━━━ Collected data ━━━

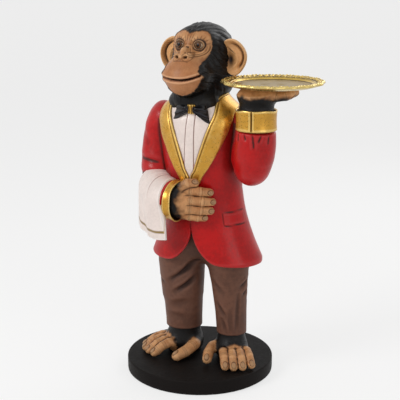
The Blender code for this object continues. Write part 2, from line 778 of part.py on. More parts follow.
def build_eye(name, side):
    """A glass ball in its socket."""
    x, y, z = EYE_CENTRE
    turns = np.linspace(0.2, math.pi - 0.2, 7)
    profile = [(EYE_RADIUS * math.sin(t), -EYE_RADIUS * math.cos(t)) for t in turns]
    return turned(name + "_eye", profile, 12, "eye_glass", in_head((side * x, y, z)))


def build_ear(name, side):
    """A dished blade with a rolled rim, that stands out from the head and faces forwards. Its
    outline is fuller at the top and draws in at the lobe."""
    sweep = math.radians(EAR_SWEEP)
    out = np.array((math.cos(sweep), -math.sin(sweep), 0.0))
    front = np.array((math.sin(sweep), math.cos(sweep), 0.0))
    levels = [(share, EAR_DISH * (share**2 - 1)) for share in (0.15, 0.50, 0.80)]
    levels += [(0.95, 0.001), (1.0, -EAR_THICKNESS * 0.4)]
    levels += [(share, EAR_DISH * (share**2 - 1) - EAR_THICKNESS) for share in (0.90, 0.55, 0.15)]
    rings = []
    for share, depth in levels:
        ring = []
        for turn in full_turn(18):
            wide = EAR_HALF_WIDTH * share * math.sin(turn) * (1 + 0.12 * math.cos(turn))
            tall = EAR_HALF_HEIGHT * share * math.cos(turn)
            x, y, z = np.array(EAR_CENTRE) + out * wide + front * depth + np.array((0.0, 0.0, tall))
            ring.append(in_head((side * x, y, z)))
        rings.append(ring)
    return loft(name + "_ear", rings, "ear_paint")


def build_sleeve(name, keys):
    """A bent sleeve, bonded to the jacket's shoulder and side. It ends square to the cuff."""
    points, radii = zip(*keys)
    path = smooth_path(points, SLEEVE_STEPS)
    widths = smooth_path(np.array(radii)[:, None], SLEEVE_STEPS)[:, 0]
    ends = {"round_start": True, "round_end": False, "last_facing": cuff_frame(name)[1]}
    rings = tube_rings(path, widths, TUBE_SIDES, (0, 1, 0.2), **ends)
    return loft(name + "_sleeve", rings, "red_paint")


def cuff_frame(name):
    """The middle of a sleeve's end, and the direction that the cuff runs in from there."""
    keys = RIGHT_SLEEVE if name == "right" else LEFT_SLEEVE
    axis = unit(RIGHT_CUFF_AXIS if name == "right" else LEFT_CUFF_AXIS)
    return np.array(keys[-1][0]), axis


def build_cuff(name, length):
    """A gold band with a closed floor, and a hollow that the wrist stands in."""
    start, axis = cuff_frame(name)
    levels = np.array((SEAT_GAP, length * 0.3, length * 0.7, length))
    radii = CUFF_RADIUS * np.array((0.985, 1.0, 1.0, 1.01))
    rings = tube_rings(start + axis * levels[:, None], radii, 28, up=(0, 1, 0.2), round_end=False)
    cuff = loft(name + "_cuff", rings, "gold_paint")
    hollow = start + axis * np.array((CUFF_FLOOR, length + 0.01))[:, None]
    rings = tube_rings(hollow, [CUFF_RADIUS - CUFF_WALL] * 2, 28, up=(0, 1, 0.2), round_end=False)
    boolean(cuff, as_cutter(loft(name + "_cuff_hollow", rings, "gold_paint")), "DIFFERENCE")
    return cuff


def cuff_slit():
    """The vent of the raised cuff: a groove down its wall, towards the front."""
    start, axis = cuff_frame("left")
    turn = math.radians(CUFF_SLIT_TURN)
    outwards = np.array((math.sin(turn), -math.cos(turn), 0.0))
    across = np.array((math.cos(turn), math.sin(turn), 0.0)) * CUFF_SLIT_WIDTH / 2
    rings = []
    for level in (-0.01, LEFT_CUFF_LENGTH + 0.01):
        centre = start + axis * level
        near = centre + outwards * (CUFF_RADIUS - CUFF_SLIT_DEPTH)
        far = centre + outwards * (CUFF_RADIUS + 0.01)
        rings.append([near - across, near + across, far + across, far - across])
    return as_cutter(loft("cuff_slit", rings, "gold_paint"))


def wrist_radius():
    return CUFF_RADIUS - CUFF_WALL - WRIST_CLEARANCE


def build_right_hand():
    """The hand on the belly: a deep wrist that stands in the cuff, a palm that flattens towards
    the knuckles, and the digits laid side by side."""
    start, axis = cuff_frame("right")
    radius = wrist_radius()
    points = [start + axis * level for level in (CUFF_FLOOR + SEAT_GAP, RIGHT_CUFF_LENGTH)]
    halves = [(radius, radius), (radius, radius * 0.92)]
    for point, half in RIGHT_PALM:
        points.append(point)
        halves.append(half)
    hand = loft("right_hand", tube_rings(points, halves, 20, facing=axis), "tan_skin_paint")
    for number, keys in enumerate(RIGHT_FINGERS):
        boolean(hand, digit(f"right_finger_{number}", keys, FINGER_RADIUS), "UNION")
    boolean(hand, digit("right_little_finger", RIGHT_LITTLE_FINGER, LITTLE_FINGER_RADIUS), "UNION")
    boolean(hand, digit("right_thumb", RIGHT_THUMB, THUMB_RADIUS), "UNION")
    return hand


def build_left_hand():
    """The hand under the tray: a thick wrist that opens into a flat palm with the digits spread."""
    start, axis = cuff_frame("left")
    radius = wrist_radius()
    wrist = start + axis * LEFT_CUFF_LENGTH
    long, wide, half = LEFT_PALM_HALF
    top = TRAY_UNDERSIDE - SEAT_GAP
    turn = math.radians(LEFT_HAND_TURN)
    along = np.array((math.cos(turn), math.sin(turn), 0.0))
    across = np.array((-math.sin(turn), math.cos(turn), 0.0))
    levels = (
        (start[2] + CUFF_FLOOR + SEAT_GAP, 0.0, radius, radius),
        (wrist[2], 0.0, radius, radius),
        (wrist[2] + 0.012, 0.0, radius * 0.98, radius * 0.95),
        (top - half * 1.5, LEFT_PALM_SHIFT, long, wide),
        (top - half * 0.6, LEFT_PALM_SHIFT, long, wide),
        (top, LEFT_PALM_SHIFT, long * 0.9, wide * 0.9),
    )
    rings = []
    for height, shift, half_long, half_wide in levels:
        centre = np.array((*wrist[:2], height)) + along * shift
        rings.append([
            centre + along * half_long * math.cos(t) + across * half_wide * math.sin(t)
            for t in full_turn(20)
        ])
    hand = loft("left_hand", rings, "tan_skin_paint")
    high = top - FINGER_RADIUS
    for number, (root, tip) in enumerate((*LEFT_FINGERS, LEFT_THUMB)):
        ends = [wrist + along * a + across * b for a, b in (root, tip)]
        places = zip((ends[0], (ends[0] + ends[1]) / 2, ends[1]), LEFT_DIGIT_SAG)
        keys = [(place[0], place[1], high - sag) for place, sag in places]
        boolean(hand, digit(f"left_digit_{number}", keys, FINGER_RADIUS), "UNION")
    return hand


def build_tray():
    """A round salver: a flat floor, a raised rim with shallow scallops, and a boss underneath
    that seats in the palm."""
    low = TRAY_UNDERSIDE
    floor = low + TRAY_FLOOR_THICKNESS
    rim = low + TRAY_HEIGHT
    profile = (
        (TRAY_WELL_RADIUS, low),
        (TRAY_RADIUS - 0.007, rim - TRAY_RIM_WALL - 0.0015),
        (TRAY_RADIUS, rim - TRAY_RIM_WALL),
        (TRAY_RADIUS, rim - 0.001),
        (TRAY_RADIUS - 0.004, rim),
        (TRAY_WELL_RADIUS + 0.010, rim - 0.003),
        (TRAY_WELL_RADIUS + 0.001, floor + 0.001),
        (TRAY_WELL_RADIUS - 0.002, floor),
    )
    tray = turned("tray", profile, TRAY_SCALLOPS * 4, "gold_paint", (*TRAY_CENTRE, 0))
    for vertex in tray.data.vertices:
        radius = math.hypot(vertex.co.x, vertex.co.y)
        turn = math.atan2(vertex.co.y, vertex.co.x)
        share = max(0.0, (radius - TRAY_WELL_RADIUS) / (TRAY_RADIUS - TRAY_WELL_RADIUS))
        grow = 1 + TRAY_SCALLOP_DEPTH / TRAY_RADIUS * share * math.cos(TRAY_SCALLOPS * turn)
        vertex.co.x *= grow
        vertex.co.y *= grow
    place = rod_line()
    high = low + TRAY_FLOOR_THICKNESS / 2
    boss = disc("tray_boss", TRAY_BOSS_RADIUS, low - TRAY_BOSS_DEPTH, high, 24, "gold_paint", place)
    boolean(tray, as_cutter(boss), "UNION")
    return tray, boss


def rod_line():
    """The vertical line of the rod, through the middle of the raised wrist."""
    return (*cuff_frame("left")[0][:2], 0.0)


def build_tray_rod():
    """A steel rod cast into the raised arm. Its upper end stands in the tray's boss."""
    high = TRAY_UNDERSIDE
    return disc("tray_rod", ROD_RADIUS, high - ROD_LENGTH, high, 12, "zinc_steel", rod_line())


def build_towel():
    """The waiter's cloth: it lies over the forearm and falls down its outer side."""
    points, radii = zip(*RIGHT_SLEEVE)
    fine = 60
    path = smooth_path(points, fine)
    widths = smooth_path(np.array(radii)[:, None], fine)[:, 0]
    picks = (np.linspace(TOWEL_START, TOWEL_END, 7) * (fine - 1)).astype(int)
    turns = np.radians(np.linspace(0, TOWEL_OVER_TOP, 8))
    rings = []
    for pick in picks:
        tangent = path[pick + 1] - path[pick - 1]
        outwards = unit((tangent[1], -tangent[0], 0.0))
        near = widths[pick] - SINK
        far = widths[pick] + TOWEL_THICKNESS
        low = -TOWEL_DROP
        outline = [(far + TOWEL_FLARE, low), (far + TOWEL_FLARE * 0.7, low / 2)]
        outline += [(far * math.cos(t), far * math.sin(t)) for t in turns]
        outline += [(near * math.cos(t), near * math.sin(t)) for t in turns[::-1]]
        shift = TOWEL_THICKNESS + SINK
        outline += [(far + TOWEL_FLARE * 0.7 - shift, low / 2), (far + TOWEL_FLARE - shift, low)]
        rings.append([path[pick] + outwards * a + np.array((0, 0, b)) for a, b in outline])
    return loft("towel", rings, "white_paint")


def build_stand():
    """The plinth with its felt, the feet and the trousers, on their two studs."""
    build_felt()
    plinth = build_plinth()
    trousers = build_trousers()
    for name, side in SIDES:
        stud = build_stud(name, side)
        foot = build_foot(name, side)
        seat(plinth, stud)
        seat(foot, stud)
        seat(trousers, foot, stud)
    return trousers


def build_head_and_ears():
    head = build_head()
    for name, side in SIDES:
        seat(head, build_eye(name, side))
        seat(build_ear(name, side), head)
    return head


def build_coat(head):
    """The jacket on the trousers, the shirt in its opening, and the lapels and bow tie on them."""
    jacket = build_jacket()
    seat(jacket, head, bpy.data.objects["trousers"])
    for name, _ in SIDES:
        seat(jacket, bpy.data.objects[name + "_leg"])
    shirt = build_shirt_front()
    lapels = [build_lapel(name, side) for name, side in SIDES]
    seat(shirt, head)
    for lapel in lapels:
        seat(lapel, jacket, head)
    knot = build_bow_knot()
    seat(knot, jacket, head, *lapels)
    for name, side in SIDES:
        seat(build_bow_wing(name, side), knot, jacket, head, *lapels)
    return jacket, lapels


def build_arms(jacket, lapels):
    """Each sleeve, cuff and hand against the coat, with the towel over the right arm and the
    tray on the left hand."""
    arms = {}
    for name, keys in (("right", RIGHT_SLEEVE), ("left", LEFT_SLEEVE)):
        length = LEFT_CUFF_LENGTH if name == "left" else RIGHT_CUFF_LENGTH
        hand = build_left_hand() if name == "left" else build_right_hand()
        arms[name] = (build_sleeve(name, keys), build_cuff(name, length), hand)
        for piece in arms[name]:
            seat(piece, jacket, *lapels)
        seat(arms[name][1], arms[name][0])
    rod = build_tray_rod()
    tray, boss = build_tray()
    seat(tray, rod)
    boolean(arms["left"][1], cuff_slit(), "DIFFERENCE")
    for piece in arms["left"]:
        seat(piece, rod)
    seat(arms["left"][2], boss)
    seat(build_towel(), jacket, *arms["right"])


def build_figure():
    build_stand()
    head = build_head_and_ears()
    build_arms(*build_coat(head))


def weld_castings():
    """Closes the hairline edges that a cut can leave where it grazes a corner."""
    for obj in bpy.data.objects:
        if not obj.hide_render and obj.modifiers:
            weld = obj.modifiers.new("weld", "WELD")
            weld.merge_threshold = WELD_DISTANCE


clear_scene()
build_figure()
weld_castings()
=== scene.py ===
"""The looks of a hand-painted, cast-resin chimpanzee waiter figurine, built round its solids.

Laid out as an add-on: settings hold the sizes and colours, an operator makes each piece or pair
of pieces, and a panel lists them. Units are metres, +Z is up and the figure faces -Y.
"""

import math

import bpy
import numpy as np
from bpy.props import FloatProperty, FloatVectorProperty, PointerProperty
from bpy.types import NodeSocket, Operator, Panel, PropertyGroup
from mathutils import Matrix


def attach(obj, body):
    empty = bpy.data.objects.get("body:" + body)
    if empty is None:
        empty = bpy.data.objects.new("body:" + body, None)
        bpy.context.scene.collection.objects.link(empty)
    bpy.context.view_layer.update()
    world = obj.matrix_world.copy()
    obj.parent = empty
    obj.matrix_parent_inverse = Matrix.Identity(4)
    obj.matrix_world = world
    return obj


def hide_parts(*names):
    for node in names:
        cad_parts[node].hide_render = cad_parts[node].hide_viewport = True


bl_info = {
    "name": "Chimpanzee Waiter Figurine",
    "version": (1, 0, 0),
    "blender": (4, 5, 0),
    "location": "3D View > Sidebar > Figurine",
    "description": "Builds the painted surfaces of a resin chimpanzee waiter round its solids",
    "category": "Add Mesh",
}

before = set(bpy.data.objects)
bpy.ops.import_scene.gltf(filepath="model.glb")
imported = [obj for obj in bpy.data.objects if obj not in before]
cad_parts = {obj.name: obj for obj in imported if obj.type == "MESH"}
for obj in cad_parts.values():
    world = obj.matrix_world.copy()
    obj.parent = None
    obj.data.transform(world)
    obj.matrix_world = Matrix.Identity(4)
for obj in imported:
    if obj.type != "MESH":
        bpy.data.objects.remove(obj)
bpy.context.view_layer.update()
SIDES = (("right", -1), ("left", 1))

# Plinth, legs and seat
PLINTH_TOP = 0.039
PLINTH_RADIUS = 0.195
STANCE_CENTRE = (0.0195, 0.0095)
ANKLE_SPREAD = 0.137
FOOT_SPLAY = {"right": 46, "left": 34}
HIP_CENTRE = (0.012, 0.004)
HIP_SPREAD = 0.12
TROUSER_HEM = 0.112
LEG_TOP = 0.335
SEAT_HEIGHT = 0.385
SEAT_HALF = (0.104, 0.072, 0.09)
TROUSER_TOP = 0.448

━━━

◆ Directions for this task: Set down, exactly as written, each line of the data from its opening line through the one containing "return turned(name +". Output nothing more.

◆ Exercise result:
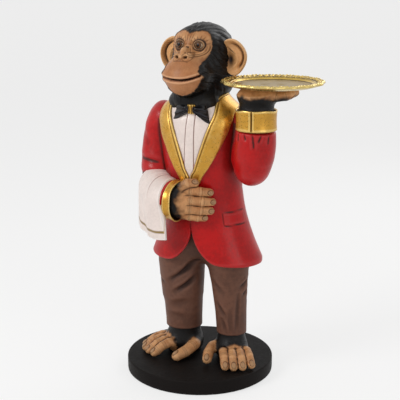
The Blender code for this object continues. Write part 2, from line 778 of part.py on. More parts follow.
def build_eye(name, side):
    """A glass ball in its socket."""
    x, y, z = EYE_CENTRE
    turns = np.linspace(0.2, math.pi - 0.2, 7)
    profile = [(EYE_RADIUS * math.sin(t), -EYE_RADIUS * math.cos(t)) for t in turns]
    return turned(name + "_eye", profile, 12, "eye_glass", in_head((side * x, y, z)))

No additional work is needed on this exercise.